[Entries with parts and joints]
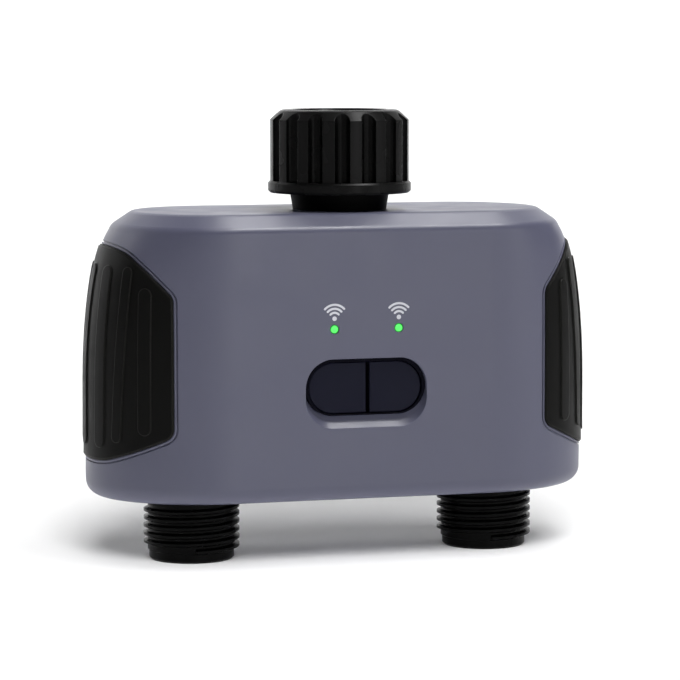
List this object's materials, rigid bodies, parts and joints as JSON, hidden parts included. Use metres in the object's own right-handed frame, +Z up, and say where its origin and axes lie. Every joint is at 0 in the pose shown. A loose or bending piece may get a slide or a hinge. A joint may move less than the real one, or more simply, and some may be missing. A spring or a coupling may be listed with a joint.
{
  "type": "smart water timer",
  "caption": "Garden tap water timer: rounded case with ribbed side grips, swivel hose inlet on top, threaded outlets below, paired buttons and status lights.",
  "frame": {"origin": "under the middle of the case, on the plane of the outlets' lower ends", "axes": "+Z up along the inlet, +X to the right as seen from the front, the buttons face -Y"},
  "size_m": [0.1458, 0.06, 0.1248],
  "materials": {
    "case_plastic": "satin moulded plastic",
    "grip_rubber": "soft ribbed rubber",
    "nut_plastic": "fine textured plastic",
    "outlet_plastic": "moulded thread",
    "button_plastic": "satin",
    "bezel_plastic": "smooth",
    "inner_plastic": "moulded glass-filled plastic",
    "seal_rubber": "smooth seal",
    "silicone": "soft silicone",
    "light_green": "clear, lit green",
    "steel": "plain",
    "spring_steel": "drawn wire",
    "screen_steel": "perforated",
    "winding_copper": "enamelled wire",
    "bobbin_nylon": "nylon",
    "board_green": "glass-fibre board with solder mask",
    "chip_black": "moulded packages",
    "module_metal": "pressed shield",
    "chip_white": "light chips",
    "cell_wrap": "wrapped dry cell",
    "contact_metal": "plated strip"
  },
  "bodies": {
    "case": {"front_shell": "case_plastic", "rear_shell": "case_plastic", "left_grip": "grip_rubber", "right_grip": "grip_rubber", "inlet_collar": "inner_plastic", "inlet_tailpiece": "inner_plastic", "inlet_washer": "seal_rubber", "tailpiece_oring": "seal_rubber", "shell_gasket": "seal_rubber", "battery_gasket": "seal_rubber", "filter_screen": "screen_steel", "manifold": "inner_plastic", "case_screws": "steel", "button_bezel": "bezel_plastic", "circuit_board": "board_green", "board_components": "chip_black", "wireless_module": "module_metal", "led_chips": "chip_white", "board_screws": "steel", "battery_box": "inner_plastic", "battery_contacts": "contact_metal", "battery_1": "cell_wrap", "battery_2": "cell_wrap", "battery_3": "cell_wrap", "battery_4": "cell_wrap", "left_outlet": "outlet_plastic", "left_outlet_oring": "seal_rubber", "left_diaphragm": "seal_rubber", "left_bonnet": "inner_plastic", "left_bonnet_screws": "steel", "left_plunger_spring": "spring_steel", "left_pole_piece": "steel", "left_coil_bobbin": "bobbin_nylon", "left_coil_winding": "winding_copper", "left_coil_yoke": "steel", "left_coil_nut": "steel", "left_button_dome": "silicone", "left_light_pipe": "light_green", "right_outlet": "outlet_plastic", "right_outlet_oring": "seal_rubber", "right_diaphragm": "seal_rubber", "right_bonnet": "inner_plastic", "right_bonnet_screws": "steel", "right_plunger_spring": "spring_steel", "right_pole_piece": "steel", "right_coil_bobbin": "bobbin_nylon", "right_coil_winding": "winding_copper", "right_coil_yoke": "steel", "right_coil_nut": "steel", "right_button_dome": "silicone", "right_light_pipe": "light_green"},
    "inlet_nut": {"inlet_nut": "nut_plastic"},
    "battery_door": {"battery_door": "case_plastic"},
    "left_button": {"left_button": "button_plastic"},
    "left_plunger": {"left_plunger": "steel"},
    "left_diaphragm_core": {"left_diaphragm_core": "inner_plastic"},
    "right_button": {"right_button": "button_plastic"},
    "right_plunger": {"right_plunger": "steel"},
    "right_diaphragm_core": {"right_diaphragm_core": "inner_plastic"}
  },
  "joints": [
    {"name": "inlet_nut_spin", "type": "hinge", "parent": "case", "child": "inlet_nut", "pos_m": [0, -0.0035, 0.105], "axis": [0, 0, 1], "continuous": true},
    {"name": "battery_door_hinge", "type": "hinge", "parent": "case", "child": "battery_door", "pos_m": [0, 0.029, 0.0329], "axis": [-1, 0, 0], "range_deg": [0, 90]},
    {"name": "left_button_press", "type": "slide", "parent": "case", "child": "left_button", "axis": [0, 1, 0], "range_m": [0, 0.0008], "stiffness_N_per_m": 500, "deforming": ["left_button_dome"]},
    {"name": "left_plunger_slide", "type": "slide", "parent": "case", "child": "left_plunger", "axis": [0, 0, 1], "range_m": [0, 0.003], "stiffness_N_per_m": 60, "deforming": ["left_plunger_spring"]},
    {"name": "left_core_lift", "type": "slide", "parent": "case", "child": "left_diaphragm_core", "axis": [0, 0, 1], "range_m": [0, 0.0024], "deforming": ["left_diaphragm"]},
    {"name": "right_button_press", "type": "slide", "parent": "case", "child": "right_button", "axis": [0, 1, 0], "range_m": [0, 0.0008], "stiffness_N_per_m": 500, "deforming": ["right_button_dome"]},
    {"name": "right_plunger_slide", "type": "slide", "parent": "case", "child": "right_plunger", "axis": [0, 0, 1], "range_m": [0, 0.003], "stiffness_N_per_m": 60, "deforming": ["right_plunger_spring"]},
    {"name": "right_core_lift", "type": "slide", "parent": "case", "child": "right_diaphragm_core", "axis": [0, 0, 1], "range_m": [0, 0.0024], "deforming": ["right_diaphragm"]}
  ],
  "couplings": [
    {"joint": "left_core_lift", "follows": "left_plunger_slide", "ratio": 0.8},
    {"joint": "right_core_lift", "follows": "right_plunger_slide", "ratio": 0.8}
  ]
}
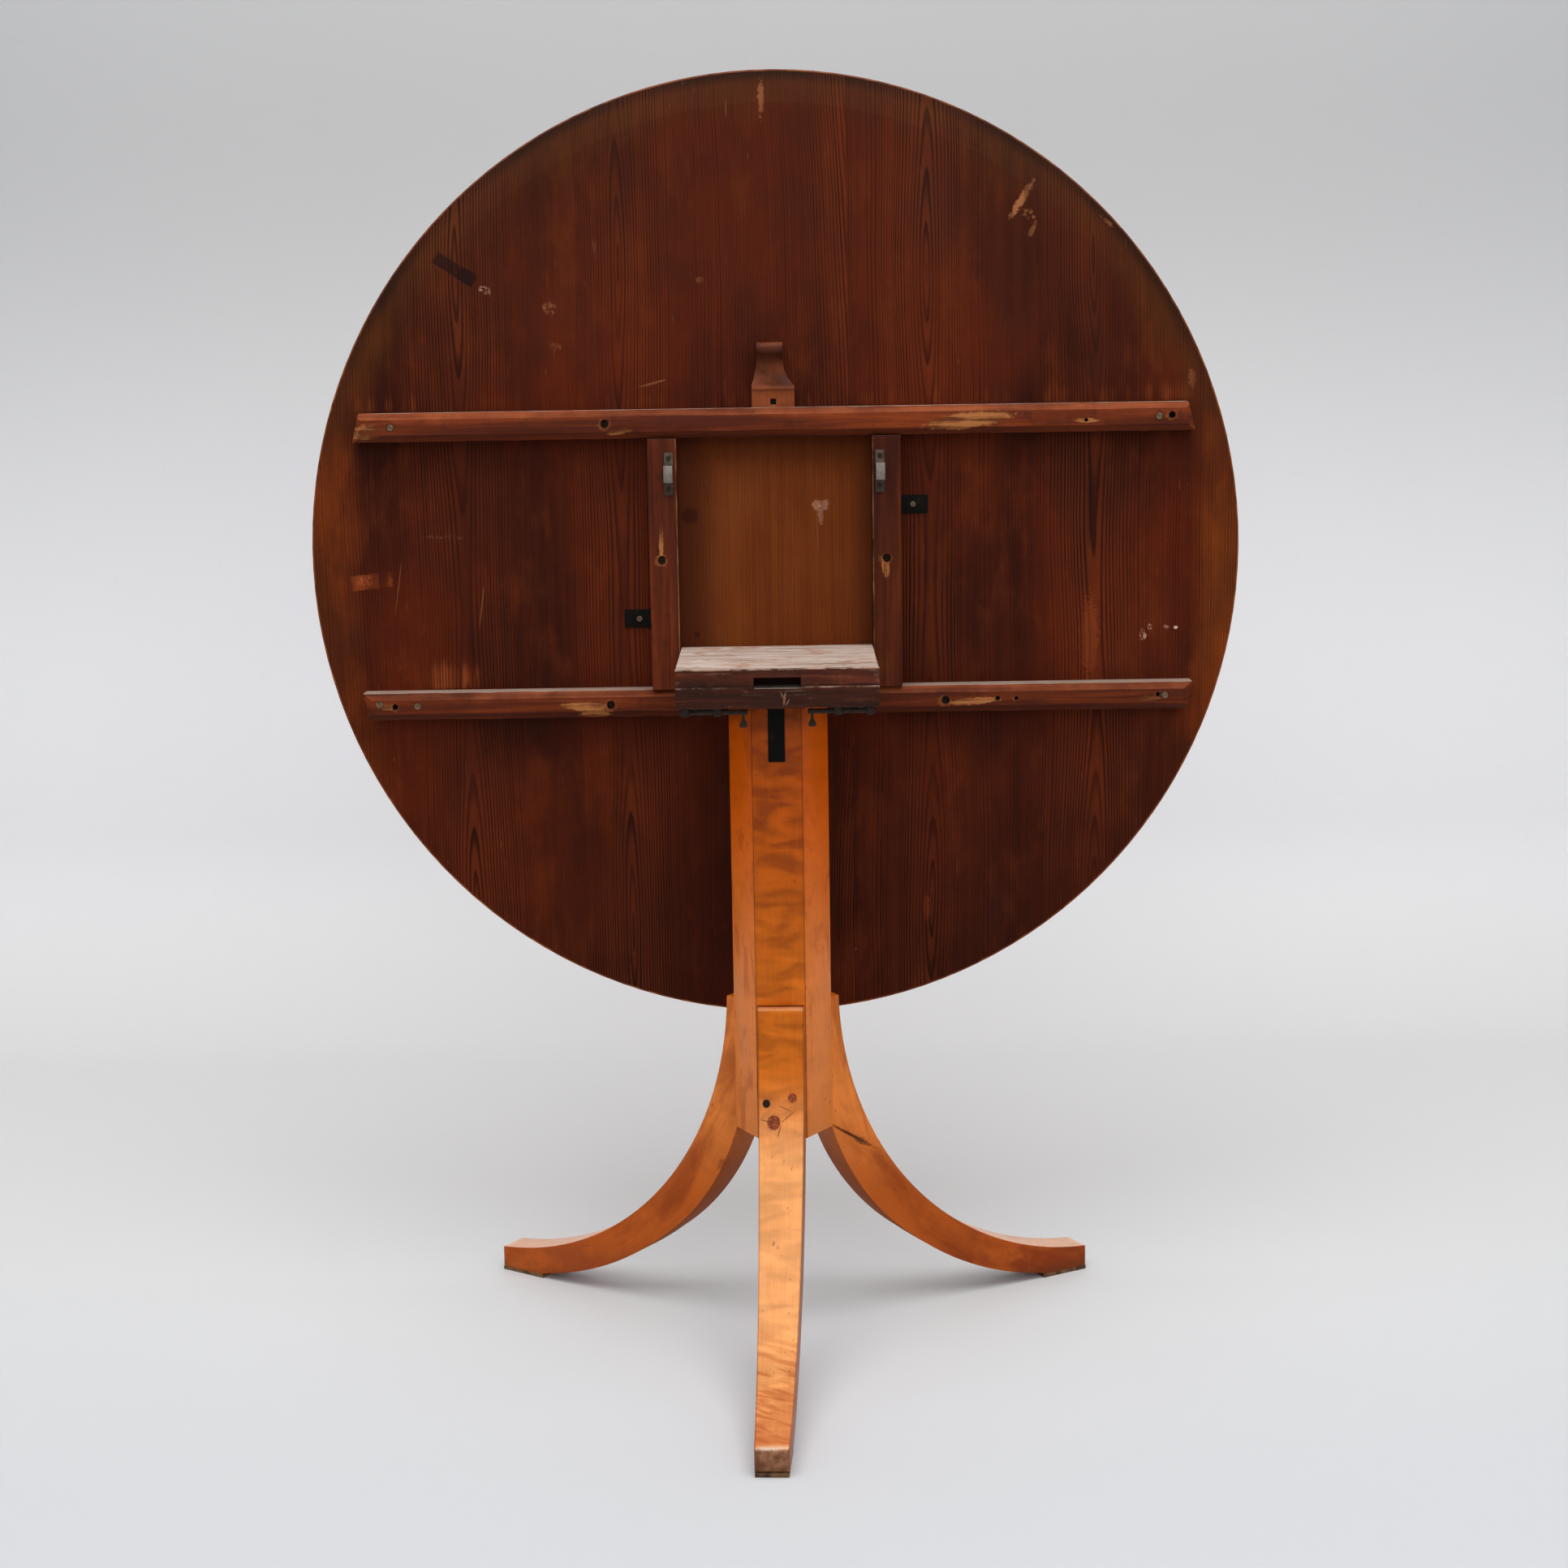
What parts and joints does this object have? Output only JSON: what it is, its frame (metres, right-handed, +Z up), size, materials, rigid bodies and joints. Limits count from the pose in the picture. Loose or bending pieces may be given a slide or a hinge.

WHAT THE EXERCISE ASKS
Reproduce all data above, unchanged.

RESPONSE TO THE EXERCISE
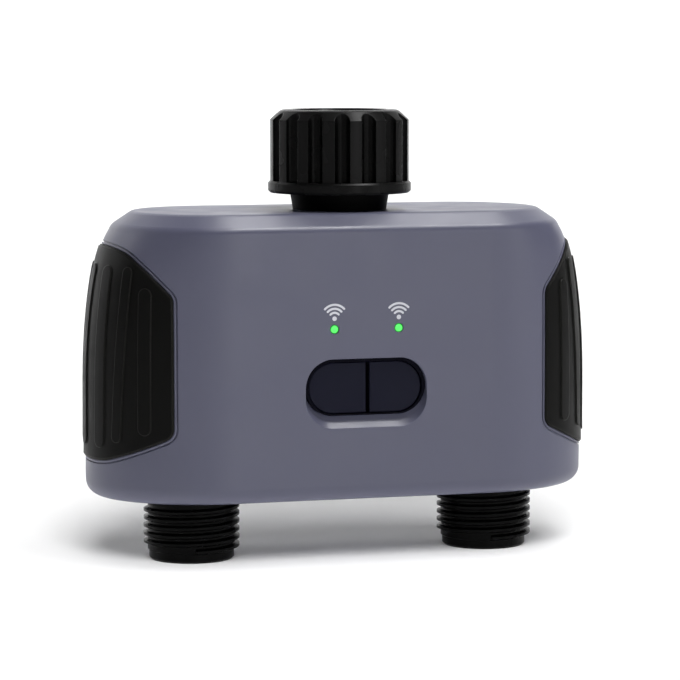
List this object's materials, rigid bodies, parts and joints as JSON, hidden parts included. Use metres in the object's own right-handed frame, +Z up, and say where its origin and axes lie. Every joint is at 0 in the pose shown. A loose or bending piece may get a slide or a hinge. A joint may move less than the real one, or more simply, and some may be missing. A spring or a coupling may be listed with a joint.
{
  "type": "smart water timer",
  "caption": "Garden tap water timer: rounded case with ribbed side grips, swivel hose inlet on top, threaded outlets below, paired buttons and status lights.",
  "frame": {"origin": "under the middle of the case, on the plane of the outlets' lower ends", "axes": "+Z up along the inlet, +X to the right as seen from the front, the buttons face -Y"},
  "size_m": [0.1458, 0.06, 0.1248],
  "materials": {
    "case_plastic": "satin moulded plastic",
    "grip_rubber": "soft ribbed rubber",
    "nut_plastic": "fine textured plastic",
    "outlet_plastic": "moulded thread",
    "button_plastic": "satin",
    "bezel_plastic": "smooth",
    "inner_plastic": "moulded glass-filled plastic",
    "seal_rubber": "smooth seal",
    "silicone": "soft silicone",
    "light_green": "clear, lit green",
    "steel": "plain",
    "spring_steel": "drawn wire",
    "screen_steel": "perforated",
    "winding_copper": "enamelled wire",
    "bobbin_nylon": "nylon",
    "board_green": "glass-fibre board with solder mask",
    "chip_black": "moulded packages",
    "module_metal": "pressed shield",
    "chip_white": "light chips",
    "cell_wrap": "wrapped dry cell",
    "contact_metal": "plated strip"
  },
  "bodies": {
    "case": {"front_shell": "case_plastic", "rear_shell": "case_plastic", "left_grip": "grip_rubber", "right_grip": "grip_rubber", "inlet_collar": "inner_plastic", "inlet_tailpiece": "inner_plastic", "inlet_washer": "seal_rubber", "tailpiece_oring": "seal_rubber", "shell_gasket": "seal_rubber", "battery_gasket": "seal_rubber", "filter_screen": "screen_steel", "manifold": "inner_plastic", "case_screws": "steel", "button_bezel": "bezel_plastic", "circuit_board": "board_green", "board_components": "chip_black", "wireless_module": "module_metal", "led_chips": "chip_white", "board_screws": "steel", "battery_box": "inner_plastic", "battery_contacts": "contact_metal", "battery_1": "cell_wrap", "battery_2": "cell_wrap", "battery_3": "cell_wrap", "battery_4": "cell_wrap", "left_outlet": "outlet_plastic", "left_outlet_oring": "seal_rubber", "left_diaphragm": "seal_rubber", "left_bonnet": "inner_plastic", "left_bonnet_screws": "steel", "left_plunger_spring": "spring_steel", "left_pole_piece": "steel", "left_coil_bobbin": "bobbin_nylon", "left_coil_winding": "winding_copper", "left_coil_yoke": "steel", "left_coil_nut": "steel", "left_button_dome": "silicone", "left_light_pipe": "light_green", "right_outlet": "outlet_plastic", "right_outlet_oring": "seal_rubber", "right_diaphragm": "seal_rubber", "right_bonnet": "inner_plastic", "right_bonnet_screws": "steel", "right_plunger_spring": "spring_steel", "right_pole_piece": "steel", "right_coil_bobbin": "bobbin_nylon", "right_coil_winding": "winding_copper", "right_coil_yoke": "steel", "right_coil_nut": "steel", "right_button_dome": "silicone", "right_light_pipe": "light_green"},
    "inlet_nut": {"inlet_nut": "nut_plastic"},
    "battery_door": {"battery_door": "case_plastic"},
    "left_button": {"left_button": "button_plastic"},
    "left_plunger": {"left_plunger": "steel"},
    "left_diaphragm_core": {"left_diaphragm_core": "inner_plastic"},
    "right_button": {"right_button": "button_plastic"},
    "right_plunger": {"right_plunger": "steel"},
    "right_diaphragm_core": {"right_diaphragm_core": "inner_plastic"}
  },
  "joints": [
    {"name": "inlet_nut_spin", "type": "hinge", "parent": "case", "child": "inlet_nut", "pos_m": [0, -0.0035, 0.105], "axis": [0, 0, 1], "continuous": true},
    {"name": "battery_door_hinge", "type": "hinge", "parent": "case", "child": "battery_door", "pos_m": [0, 0.029, 0.0329], "axis": [-1, 0, 0], "range_deg": [0, 90]},
    {"name": "left_button_press", "type": "slide", "parent": "case", "child": "left_button", "axis": [0, 1, 0], "range_m": [0, 0.0008], "stiffness_N_per_m": 500, "deforming": ["left_button_dome"]},
    {"name": "left_plunger_slide", "type": "slide", "parent": "case", "child": "left_plunger", "axis": [0, 0, 1], "range_m": [0, 0.003], "stiffness_N_per_m": 60, "deforming": ["left_plunger_spring"]},
    {"name": "left_core_lift", "type": "slide", "parent": "case", "child": "left_diaphragm_core", "axis": [0, 0, 1], "range_m": [0, 0.0024], "deforming": ["left_diaphragm"]},
    {"name": "right_button_press", "type": "slide", "parent": "case", "child": "right_button", "axis": [0, 1, 0], "range_m": [0, 0.0008], "stiffness_N_per_m": 500, "deforming": ["right_button_dome"]},
    {"name": "right_plunger_slide", "type": "slide", "parent": "case", "child": "right_plunger", "axis": [0, 0, 1], "range_m": [0, 0.003], "stiffness_N_per_m": 60, "deforming": ["right_plunger_spring"]},
    {"name": "right_core_lift", "type": "slide", "parent": "case", "child": "right_diaphragm_core", "axis": [0, 0, 1], "range_m": [0, 0.0024], "deforming": ["right_diaphragm"]}
  ],
  "couplings": [
    {"joint": "left_core_lift", "follows": "left_plunger_slide", "ratio": 0.8},
    {"joint": "right_core_lift", "follows": "right_plunger_slide", "ratio": 0.8}
  ]
}
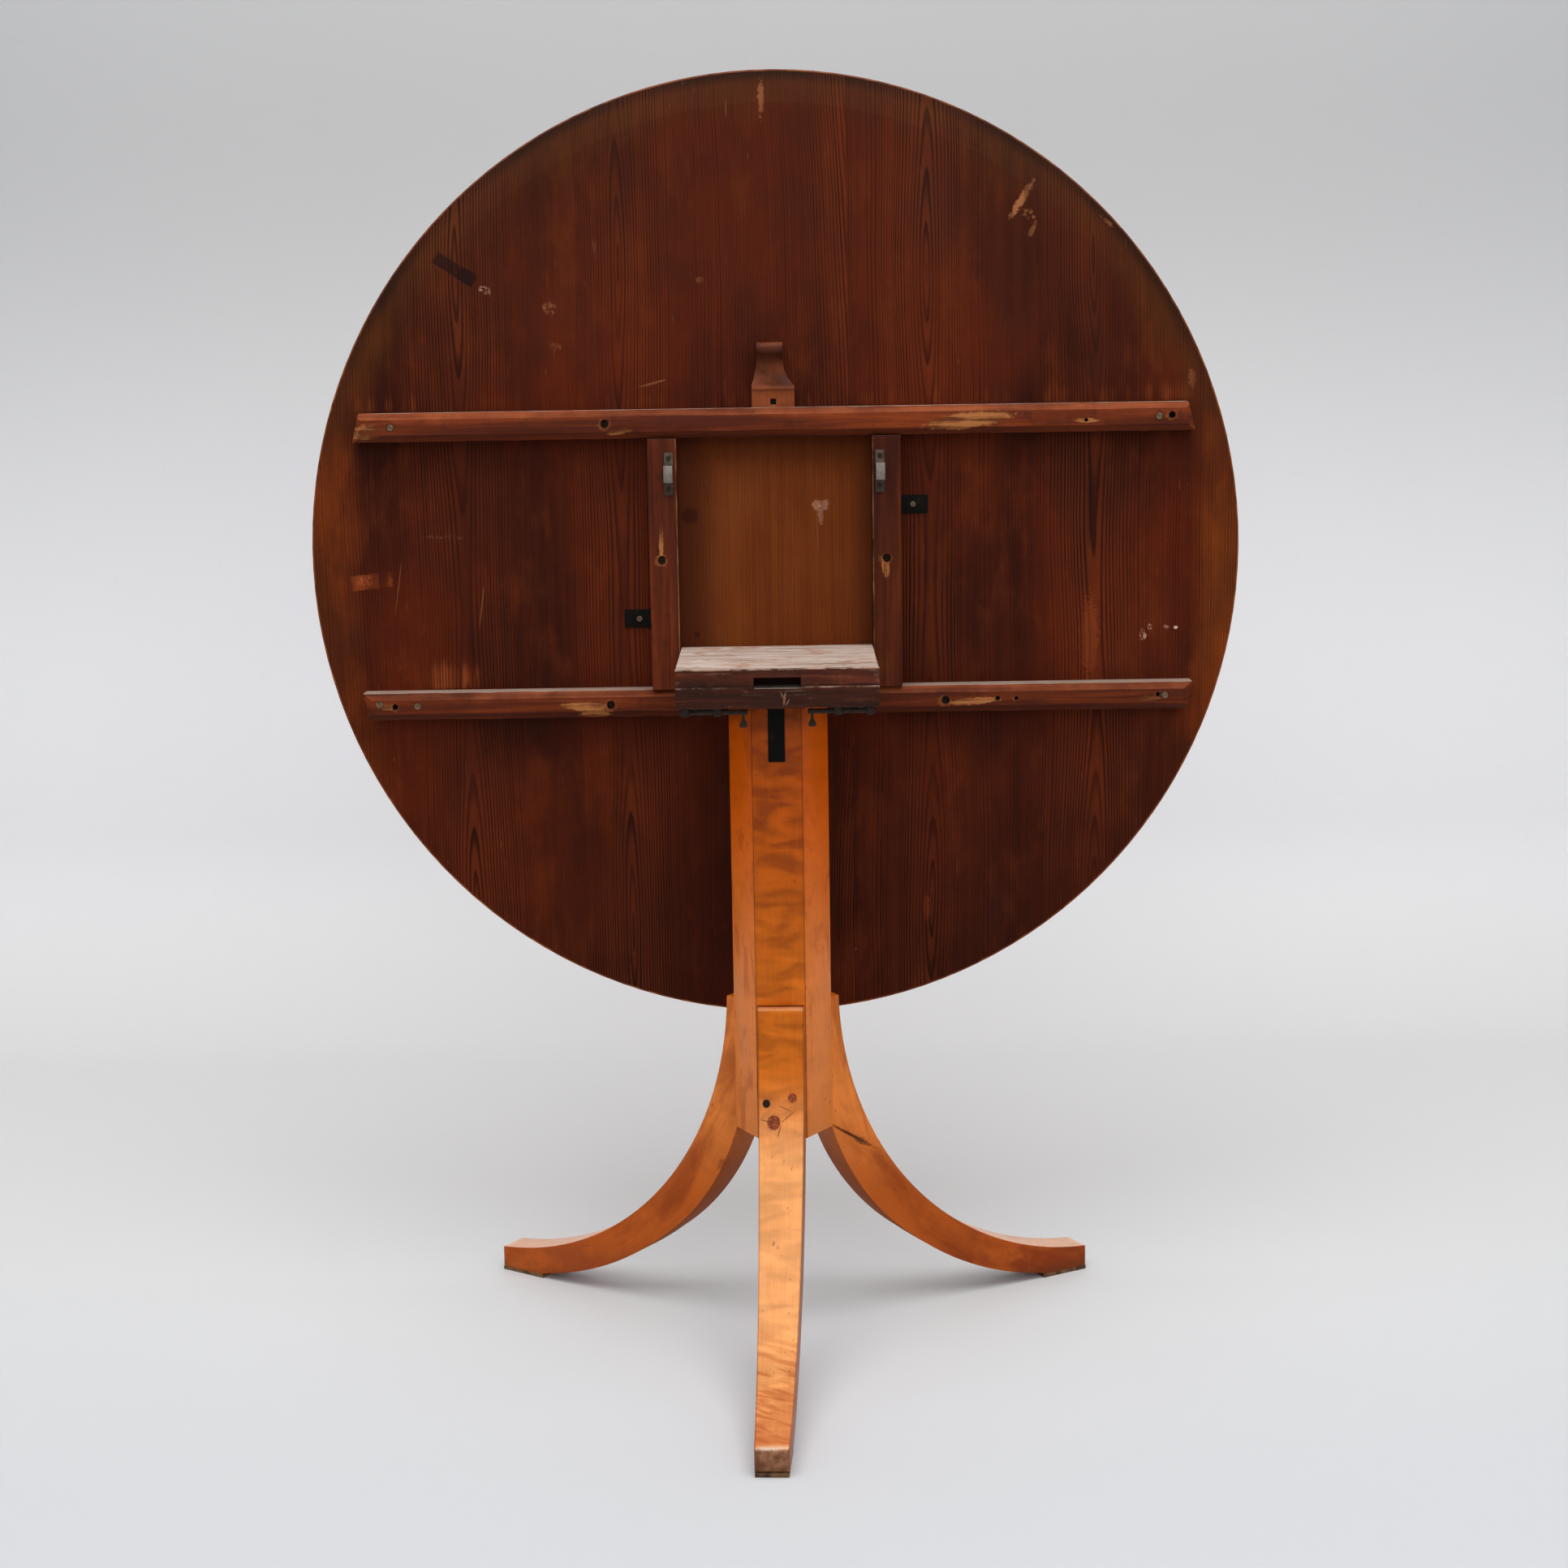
What parts and joints does this object have? Output only JSON: what it is, its frame (metres, right-handed, +Z up), size, materials, rigid bodies and joints. Limits count from the pose in the picture. Loose or bending pieces may be given a slide or a hinge.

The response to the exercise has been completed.